Этой же причиной Хорти объяснял и то, что во время русских танковых атак венгерские войска проявляют так мало стойкости. Я очень часто вспоминаю об этом разговоре с тогдашним венгерским регентом, особенно когда анализирую наше нынешнее положение[144]. Может быть, опыт Венгрии имеет какое-то значение в свете сегодняшнего дня и для Западной Германии?
Беседа с главой венгерского государства до самого конца характеризовалась полной гармонией наших взглядов. Я тогда еще даже не догадывался, какая широкая и серьезная политическая интрига ведется Хорти. Я не подозревал, что опытный политик Хорти уже нащупывал нити, которые могли бы связать его с Западными союзниками и с Советским Союзом. Узнав об этом позже, я испытал как солдат и как человек горькое разочарование.
О результатах нашей беседы я поставил в известность министра-президента Венгрии [Гёзу] Лакатоша и попросил его заготовить для Гитлера подписанный Хорти документ о передаче мне всех полномочий на упомянутое сокращение линии фронта.
Немалое значение имеет тот факт, что в это время в отношениях между венгерским Генеральным штабом, то есть военным руководством, и политическими лидерами во главе с министром-президентом Лакатошем, который сам когда-то был генералом, возникли серьезные разногласия. Весьма неприятным фактом для Германии явилось и то, что «Трансильванский комитет» под председательством графа [Гёзы] Телеки оказал неблагоприятное для нас влияние на регента.

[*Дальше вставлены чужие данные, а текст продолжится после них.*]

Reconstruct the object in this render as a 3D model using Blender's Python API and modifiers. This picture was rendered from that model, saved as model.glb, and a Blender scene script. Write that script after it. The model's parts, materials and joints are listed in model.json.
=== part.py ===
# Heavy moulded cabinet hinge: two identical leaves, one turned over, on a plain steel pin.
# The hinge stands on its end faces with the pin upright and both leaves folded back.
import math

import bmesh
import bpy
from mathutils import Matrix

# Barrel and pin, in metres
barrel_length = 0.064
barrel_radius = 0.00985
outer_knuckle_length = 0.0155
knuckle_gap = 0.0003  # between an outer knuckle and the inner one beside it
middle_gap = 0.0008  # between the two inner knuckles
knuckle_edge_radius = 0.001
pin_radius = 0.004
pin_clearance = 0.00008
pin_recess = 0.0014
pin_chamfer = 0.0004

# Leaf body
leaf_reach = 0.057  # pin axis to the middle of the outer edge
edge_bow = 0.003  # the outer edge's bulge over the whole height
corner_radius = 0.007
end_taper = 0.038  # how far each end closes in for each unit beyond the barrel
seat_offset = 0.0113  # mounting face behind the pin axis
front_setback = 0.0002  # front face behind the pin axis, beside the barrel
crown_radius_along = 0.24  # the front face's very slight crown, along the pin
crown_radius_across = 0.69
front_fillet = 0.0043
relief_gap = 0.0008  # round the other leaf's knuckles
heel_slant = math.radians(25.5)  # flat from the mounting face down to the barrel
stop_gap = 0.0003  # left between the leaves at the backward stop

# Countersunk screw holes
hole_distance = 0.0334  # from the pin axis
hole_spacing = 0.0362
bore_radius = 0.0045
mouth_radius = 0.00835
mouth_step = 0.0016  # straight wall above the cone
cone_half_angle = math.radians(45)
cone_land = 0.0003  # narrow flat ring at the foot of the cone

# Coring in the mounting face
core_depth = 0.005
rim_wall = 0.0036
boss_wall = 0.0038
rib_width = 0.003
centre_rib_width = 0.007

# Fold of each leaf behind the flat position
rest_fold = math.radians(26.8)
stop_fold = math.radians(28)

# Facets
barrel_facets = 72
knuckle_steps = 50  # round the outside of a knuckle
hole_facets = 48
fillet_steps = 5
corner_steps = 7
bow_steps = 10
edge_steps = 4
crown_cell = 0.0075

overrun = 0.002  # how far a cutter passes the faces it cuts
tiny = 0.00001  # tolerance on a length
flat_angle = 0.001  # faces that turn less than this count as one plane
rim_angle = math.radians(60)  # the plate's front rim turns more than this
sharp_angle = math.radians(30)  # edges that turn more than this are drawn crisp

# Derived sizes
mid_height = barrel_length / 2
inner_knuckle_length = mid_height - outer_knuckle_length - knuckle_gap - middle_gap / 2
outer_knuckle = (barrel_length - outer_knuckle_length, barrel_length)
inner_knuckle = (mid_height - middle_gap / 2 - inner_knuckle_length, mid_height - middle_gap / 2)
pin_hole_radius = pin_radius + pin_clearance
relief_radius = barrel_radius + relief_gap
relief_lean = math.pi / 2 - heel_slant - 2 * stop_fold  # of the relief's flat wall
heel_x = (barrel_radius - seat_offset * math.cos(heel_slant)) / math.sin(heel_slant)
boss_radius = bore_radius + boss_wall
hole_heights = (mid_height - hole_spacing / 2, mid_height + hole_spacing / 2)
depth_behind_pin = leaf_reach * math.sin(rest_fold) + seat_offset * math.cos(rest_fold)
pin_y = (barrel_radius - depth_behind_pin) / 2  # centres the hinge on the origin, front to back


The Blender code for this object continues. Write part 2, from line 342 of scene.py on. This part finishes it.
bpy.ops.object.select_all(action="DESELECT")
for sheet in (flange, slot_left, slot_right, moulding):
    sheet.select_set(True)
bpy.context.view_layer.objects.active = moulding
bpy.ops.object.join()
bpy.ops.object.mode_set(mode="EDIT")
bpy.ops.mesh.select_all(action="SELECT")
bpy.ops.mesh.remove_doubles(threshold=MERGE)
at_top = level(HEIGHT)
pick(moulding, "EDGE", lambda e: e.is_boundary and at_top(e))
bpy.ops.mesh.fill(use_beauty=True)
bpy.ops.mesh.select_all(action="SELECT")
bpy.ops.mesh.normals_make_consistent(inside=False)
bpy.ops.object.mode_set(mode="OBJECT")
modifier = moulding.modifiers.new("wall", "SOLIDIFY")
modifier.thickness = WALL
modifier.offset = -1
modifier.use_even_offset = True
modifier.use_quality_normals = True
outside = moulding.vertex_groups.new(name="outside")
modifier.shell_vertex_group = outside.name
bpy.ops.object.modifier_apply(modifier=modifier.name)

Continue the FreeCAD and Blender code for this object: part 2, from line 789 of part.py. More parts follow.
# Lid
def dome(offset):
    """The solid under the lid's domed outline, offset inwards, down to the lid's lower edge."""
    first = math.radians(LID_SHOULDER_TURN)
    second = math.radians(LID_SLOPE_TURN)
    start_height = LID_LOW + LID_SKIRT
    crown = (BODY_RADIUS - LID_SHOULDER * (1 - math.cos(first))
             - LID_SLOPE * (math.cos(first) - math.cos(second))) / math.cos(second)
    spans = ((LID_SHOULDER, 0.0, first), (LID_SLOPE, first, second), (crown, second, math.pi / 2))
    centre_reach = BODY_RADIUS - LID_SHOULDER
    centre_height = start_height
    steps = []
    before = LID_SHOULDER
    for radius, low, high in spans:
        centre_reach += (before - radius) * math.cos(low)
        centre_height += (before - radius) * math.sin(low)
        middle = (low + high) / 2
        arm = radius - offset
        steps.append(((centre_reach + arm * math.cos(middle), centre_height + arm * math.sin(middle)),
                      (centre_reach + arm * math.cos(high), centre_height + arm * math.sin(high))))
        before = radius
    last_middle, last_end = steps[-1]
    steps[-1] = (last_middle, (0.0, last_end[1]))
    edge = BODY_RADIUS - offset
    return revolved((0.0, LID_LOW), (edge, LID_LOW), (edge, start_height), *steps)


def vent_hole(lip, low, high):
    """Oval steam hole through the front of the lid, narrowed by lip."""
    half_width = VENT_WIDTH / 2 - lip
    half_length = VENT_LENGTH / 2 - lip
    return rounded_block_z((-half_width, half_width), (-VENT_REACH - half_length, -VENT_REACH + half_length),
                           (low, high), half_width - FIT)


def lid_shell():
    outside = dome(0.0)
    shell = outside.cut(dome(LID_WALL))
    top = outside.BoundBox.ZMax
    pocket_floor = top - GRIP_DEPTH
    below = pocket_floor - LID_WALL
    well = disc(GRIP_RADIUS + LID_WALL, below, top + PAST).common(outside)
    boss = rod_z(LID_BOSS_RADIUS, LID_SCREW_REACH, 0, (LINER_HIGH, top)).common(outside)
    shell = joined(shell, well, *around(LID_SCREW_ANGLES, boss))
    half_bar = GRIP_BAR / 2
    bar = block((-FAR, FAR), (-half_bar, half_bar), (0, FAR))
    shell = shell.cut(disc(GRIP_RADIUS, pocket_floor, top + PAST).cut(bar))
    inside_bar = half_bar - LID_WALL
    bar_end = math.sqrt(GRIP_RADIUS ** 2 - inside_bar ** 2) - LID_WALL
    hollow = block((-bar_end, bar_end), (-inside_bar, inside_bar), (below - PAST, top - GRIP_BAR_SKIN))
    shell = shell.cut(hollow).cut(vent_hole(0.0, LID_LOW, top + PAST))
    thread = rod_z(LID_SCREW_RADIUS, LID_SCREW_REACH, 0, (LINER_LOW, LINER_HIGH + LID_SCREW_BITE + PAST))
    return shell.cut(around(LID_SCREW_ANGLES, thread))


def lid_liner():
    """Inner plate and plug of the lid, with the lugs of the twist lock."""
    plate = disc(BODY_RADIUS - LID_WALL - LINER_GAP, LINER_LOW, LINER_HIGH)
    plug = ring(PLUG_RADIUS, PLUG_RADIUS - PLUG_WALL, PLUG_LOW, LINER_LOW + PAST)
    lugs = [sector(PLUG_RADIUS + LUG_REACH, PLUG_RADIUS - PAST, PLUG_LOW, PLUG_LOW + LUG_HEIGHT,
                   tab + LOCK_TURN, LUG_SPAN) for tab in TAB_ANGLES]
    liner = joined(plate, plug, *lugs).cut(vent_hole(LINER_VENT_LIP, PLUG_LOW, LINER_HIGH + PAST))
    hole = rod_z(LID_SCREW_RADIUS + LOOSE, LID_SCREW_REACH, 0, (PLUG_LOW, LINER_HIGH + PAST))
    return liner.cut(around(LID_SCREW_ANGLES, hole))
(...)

В то время как военные руководители Венгрии, по-видимому, понимали необходимость сохранения союза с Германией, политическое руководство проявило большую нерешительность. Что же касается министра-президента, то он пытался всеми мерами увеличить свое влияние на ход военных операций.
В эти дни политический курс Венгрии был довольно неопределенным. Срочно созванная сессия Коронного совета потребовала от германского правительства немедленной (в течение 24 часов) переброски в Венгрию пяти немецких танковых дивизий. В противном случае, говорилось в обращении, Венгрия вынуждена будет просить о перемирии! Принимая во внимание общую обстановку, это было совершенно немыслимое требование, да и практически оно было уже неосуществимо. Однако во время нашей беседы Хорти ни словом не обмолвился об этом.
Разумеется, такие политические махинации не могли не отразиться пагубно как на коалиционном руководстве войной, так и, не в последнюю очередь, на поведении союзных войск. Короче говоря, Будапешт также играл с закрытыми картами, и в те дни я сам еще не мог понять смысла этой игры.
* * *На следующий день я вылетел из Будапешта по вызову из Ставки Гитлера, чтобы лично доложить ему о моих впечатлениях от встречи с венгерскими руководителями.
Гитлер придерживался мнения, что позиция, занятая Венгрией, становится невыносимой. Он был информирован о положении в Венгрии главным образом по донесениям германского посланника в Будапеште [Эдмунда] Веезенмайера и полномочного военного представителя Германии при венгерском правительстве генерала пехоты фон Грейфенберга[145], с которым группа армий поддерживала постоянный контакт.
Гитлер отметил, что уже приняты меры к тому, чтобы внести ясность в позицию венгерского правительства. В связи с этим в Будапеште были задержаны направлявшиеся в качестве пополнений в группу армий штаб III танкового корпуса с корпусными частями, а также 23-я танковая дивизия. Кроме того, были приведены в состояние полной боеготовности группа войск СС [Отто] Винкельмана, являвшегося старшим эсэсовским и полицейским начальником в Будапеште[146], а также 109-я и 110-я танковые бригады. Дополнительно мне сообщили, что одновременно со мной в Ставку Верховного командования для уточнения обстановки был вызван и начальник венгерского Генерального штаба[147]. Эта новость явилась для меня неожиданностью.
Едва я завел разговор о необходимости сокращения линии фронта группы армий, Гитлер, как обычно, сразу же запротестовал. Но он стал податливее, когда я сослался на свой разговор с венгерским регентом и в довершение всего вынул из портфеля его письменное согласие. Две основные причины заставляли его все время отклонять требования о сокращении линии фронта. Вплотную за линией фронта в полосе 8-й армии располагались марганцевые рудники района Ватра-Дорней. Гитлер неукоснительно требовал «удержать этот район при любых обстоятельствах». Это означало удлинение линии фронта примерно на 30–40 км и не позволяло высвободить столь остро необходимые силы. Даже после того как командование группы армий доложило о том, что работа на рудниках остановлена, а строительные батальоны «организации Тодта» отведены в тыл, Гитлер продолжал упорно настаивать на удержании этого района, не принимая во внимание того, что это создает угрожающую обстановку для всей группы армий. Вывоз запасов руды, скопившейся на железнодорожных станциях и складах, мог продолжаться вплоть до октября при условии, что к решению этой задачи будут привлечены необходимая рабочая сила и гражданский транспорт. Никому не нужная, безрассудная борьба за этот район шла, однако, почти до самого конца сентября. Разрешение на отвод войск с плацдарма у Ватра-Дорней было получено лишь 23 сентября.